If this were yet another Voting Rights Act challenge, the Court could have leaned on its holding in Milligan to uphold the district court’s ruling, or simply declined to hear the case altogether. But here, the Court has the arduous task of upholding its own precedent and finding that racial gerrymandering, even if done for ostensibly partisan goals, is illegal. Just seven years ago in Cooper v. Harris, a five-justice majority held that “the sorting of voters on the grounds of their race remains suspect even if race is meant to function as a proxy for other (including political) characteristics.” Today’s Court, however, is more conservative, more sympathetic to partisan gerrymandering, and even less concerned about formalities when it comes to voting rights.

Over the past decade, the Court has considerably scrambled the law of gerrymandering, but broadly speaking, there are three ways a gerrymandering case can come down. Gerrymandering based on race is almost always illegal, whether under the Voting Rights Act or the Fourteenth Amendment. But gerrymandering based on political party, the Court decided in 2019’s Rucho v. Common Cause, is too hard for them to police, so they just don’t. Cases like Alexander, where map-drawers say they only considered political party (legal) but also looked at race (illegal), fall somewhere in between. And this gray area leaves the door open to a bleak scenario where the Court, given its makeup, could find that racial gerrymandering is allowed, so long as mere partisan gerrymandering was the map-drawers’ intent. Following the 2020 census, South Carolina’s Republican-controlled legislature began redrawing the state’s legislative boundaries, a process meant to ensure that the populations of each district are proportional. But in January, a unanimous three-judge district court panel upheld a challenge to the state’s first congressional district, which includes the Charleston area, finding that lawmakers gerrymandered it based on race in violation of the Equal Protection Clause of the Fourteenth Amendment. 

In Alexander, South Carolina concede that they gerrymandered the district, but protest that it is a partisan gerrymander designed to keep Republicans in control of the district, not a racial gerrymander designed to minimize the voting power of Black people in it. And under Rucho, an opinion authored by Roberts, partisan gerrymandering does not present a justiciable question—in other words, there’s nothing for justices or judges to do about it. 

What the NAACP argues here is pretty simple: Republicans set a “racial target” of 17 percent for the district’s Black voting age population, hoping to keep the seat safe for Republicans for the next decade. And to meet that target, they shuffled some 30,000 Black Charleston County residents out of the district, removing every precinct with more than 1,000 Black voters but one. Critically, even as Republicans tinkered with the map’s boundaries, they never wavered from the 17 percent target. This, the lower court found, was “more than a coincidence,” and amounted to a “bleaching” of Charleston County that could not have happened without racial gerrymandering.

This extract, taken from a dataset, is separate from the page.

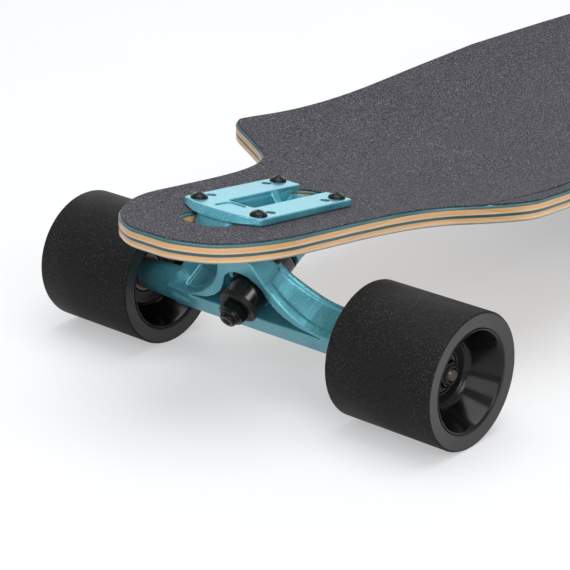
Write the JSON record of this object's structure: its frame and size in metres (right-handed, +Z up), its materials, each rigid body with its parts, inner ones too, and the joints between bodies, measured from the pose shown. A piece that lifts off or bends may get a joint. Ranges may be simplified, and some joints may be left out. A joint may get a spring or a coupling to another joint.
{
  "type": "electric skateboard",
  "caption": "Drop-through longboard with a rockered concave deck, reverse-kingpin trucks, black wheels, rear hub motors and a slim battery box under the deck.",
  "frame": {"origin": "on the ground under the middle of the deck", "axes": "+X to the nose, +Y to the left rail, +Z up from the ground"},
  "size_m": [0.8454, 0.2748, 0.1092],
  "materials": {
    "maple_ply": "satin",
    "grip_tape": "gritty",
    "teal_paint": "satin",
    "black_bushing": "satin",
    "black_steel": "blackened",
    "axle_steel": "dark",
    "black_urethane": "matte",
    "wheel_core": "gloss",
    "bearing_shield": "satin",
    "motor_can": "black anodised",
    "stator": "satin",
    "enclosure_shell": "matte",
    "battery_wrap": "shrink film",
    "controller_case": "satin",
    "cable_sheath": "satin"
  },
  "bodies": {
    "deck_assembly": {"deck": "maple_ply", "grip_tape": "grip_tape", "front_baseplate": "teal_paint", "front_pivot_cup": "black_bushing", "front_boardside_bushing": "black_bushing", "front_roadside_bushing": "black_bushing", "front_kingpin": "black_steel", "front_kingpin_nut": "black_steel", "front_boardside_washer": "black_steel", "front_roadside_washer": "black_steel", "front_mount_screw_outer_left": "black_steel", "front_mount_screw_outer_right": "black_steel", "front_mount_screw_inner_left": "black_steel", "front_mount_screw_inner_right": "black_steel", "rear_baseplate": "teal_paint", "rear_pivot_cup": "black_bushing", "rear_boardside_bushing": "black_bushing", "rear_roadside_bushing": "black_bushing", "rear_kingpin": "black_steel", "rear_kingpin_nut": "black_steel", "rear_boardside_washer": "black_steel", "rear_roadside_washer": "black_steel", "rear_mount_screw_outer_left": "black_steel", "rear_mount_screw_outer_right": "black_steel", "rear_mount_screw_inner_left": "black_steel", "rear_mount_screw_inner_right": "black_steel", "rear_left_cable_trunk": "cable_sheath", "rear_right_cable_trunk": "cable_sheath", "enclosure": "enclosure_shell", "enclosure_gasket": "black_bushing", "battery_pack": "battery_wrap", "speed_controller": "controller_case", "charge_port": "enclosure_shell"},
    "front_hanger": {"front_hanger": "teal_paint", "front_axle": "axle_steel", "front_left_axle_nut": "axle_steel", "front_right_axle_nut": "axle_steel"},
    "rear_hanger": {"rear_hanger": "teal_paint", "rear_axle": "axle_steel", "rear_left_axle_nut": "axle_steel", "rear_right_axle_nut": "axle_steel", "rear_left_motor_stator": "stator", "rear_right_motor_stator": "stator", "rear_left_motor_cable": "cable_sheath", "rear_right_motor_cable": "cable_sheath"},
    "front_left_wheel": {"front_left_tyre": "black_urethane", "front_left_wheel_core": "wheel_core", "front_left_inner_bearing": "bearing_shield", "front_left_outer_bearing": "bearing_shield"},
    "rear_left_wheel": {"rear_left_tyre": "black_urethane", "rear_left_motor_rotor": "motor_can"},
    "front_right_wheel": {"front_right_tyre": "black_urethane", "front_right_wheel_core": "wheel_core", "front_right_inner_bearing": "bearing_shield", "front_right_outer_bearing": "bearing_shield"},
    "rear_right_wheel": {"rear_right_tyre": "black_urethane", "rear_right_motor_rotor": "motor_can"},
    "power_button": {"power_button": "enclosure_shell"},
    "charge_port_cover": {"charge_port_cover": "black_bushing"}
  },
  "joints": [
    {"name": "front_steer", "type": "hinge", "parent": "deck_assembly", "child": "front_hanger", "pos_m": [0.33895, 0, 0.05891], "axis": [0.5446, 0, 0.8387], "range_deg": [-15, 15], "stiffness_Nm_per_rad": 60, "deforming": ["front_boardside_bushing", "front_roadside_bushing"]},
    {"name": "rear_steer", "type": "hinge", "parent": "deck_assembly", "child": "rear_hanger", "pos_m": [-0.33895, 0, 0.05891], "axis": [-0.5446, 0, 0.8387], "range_deg": [-15, 15], "stiffness_Nm_per_rad": 60, "deforming": ["rear_boardside_bushing", "rear_roadside_bushing"]},
    {"name": "front_left_wheel_spin", "type": "hinge", "parent": "front_hanger", "child": "front_left_wheel", "pos_m": [0.333, 0.10415, 0.0369], "axis": [0, 1, 0], "continuous": true},
    {"name": "front_right_wheel_spin", "type": "hinge", "parent": "front_hanger", "child": "front_right_wheel", "pos_m": [0.333, -0.10415, 0.0369], "axis": [0, 1, 0], "continuous": true},
    {"name": "rear_left_wheel_spin", "type": "hinge", "parent": "rear_hanger", "child": "rear_left_wheel", "pos_m": [-0.333, 0.10415, 0.0369], "axis": [0, 1, 0], "continuous": true},
    {"name": "rear_right_wheel_spin", "type": "hinge", "parent": "rear_hanger", "child": "rear_right_wheel", "pos_m": [-0.333, -0.10415, 0.0369], "axis": [0, 1, 0], "continuous": true},
    {"name": "power_button_press", "type": "slide", "parent": "deck_assembly", "child": "power_button", "axis": [0, -1, 0], "range_m": [0, 0.0012], "stiffness_N_per_m": 400},
    {"name": "charge_cover_hinge", "type": "hinge", "parent": "deck_assembly", "child": "charge_port_cover", "pos_m": [-0.14, -0.0739, 0.0632], "axis": [-1, 0, 0], "range_deg": [0, 110]}
  ]
}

Although Alexander is yet another Supreme Court voting rights case, the justices will decide it differently than Milligan, because this case is about whether the map violates the Fourteenth Amendment, not the Voting Rights Act. Even in cases where the Court has held that racial gerrymandering violates the Equal Protection Clause, like Cooper, the justices have at least considered elements of the Voting Rights Act. Alexander presents the justices with a different angle to attack the franchise. A ruling in favor of Republicans in South Carolina would give Republican lawmakers everywhere else the chance to do an end-run around the Voting Rights Act, providing racial gerrymanders with constitutional insulation from legal scrutiny.

Several conservative justices have already hinted that they’re open to such a result. In a partial dissent in Cooper, for example, Justice Samuel Alito opined that judges must “presume the good faith” of legislatures drawing district maps. Roberts joined that opinion, and as did Justice Anthony Kennedy, who has since been replaced by Justice Brett Kavanaugh. Justice Neil Gorsuch was on the Court when it decided Cooper, but recused himself. And although Justice Clarence Thomas joined the majority in Cooper, he wrote a separate concurrence arguing that the Voting Rights Act’s silence as to racial gerrymandering means that the Voting Rights Act is altogether irrelevant to redistricting and claims of racial gerrymandering. Given that the Fourteenth Amendment doesn’t explicitly address redistricting or claims of racial gerrymandering, either, this history doesn’t inspire a ton of confidence.

A decision in Alexander that undermines Cooper after less than a decade would be disastrous for voting rights. For years, the Court has been washing its hands of its responsibility to limit partisan gerrymandering, happily enabling politicians’ cynical attempts to cement themselves in power. By allowing states to recast racial gerrymanders as partisan gerrymanders, the Court would functionally bless them both.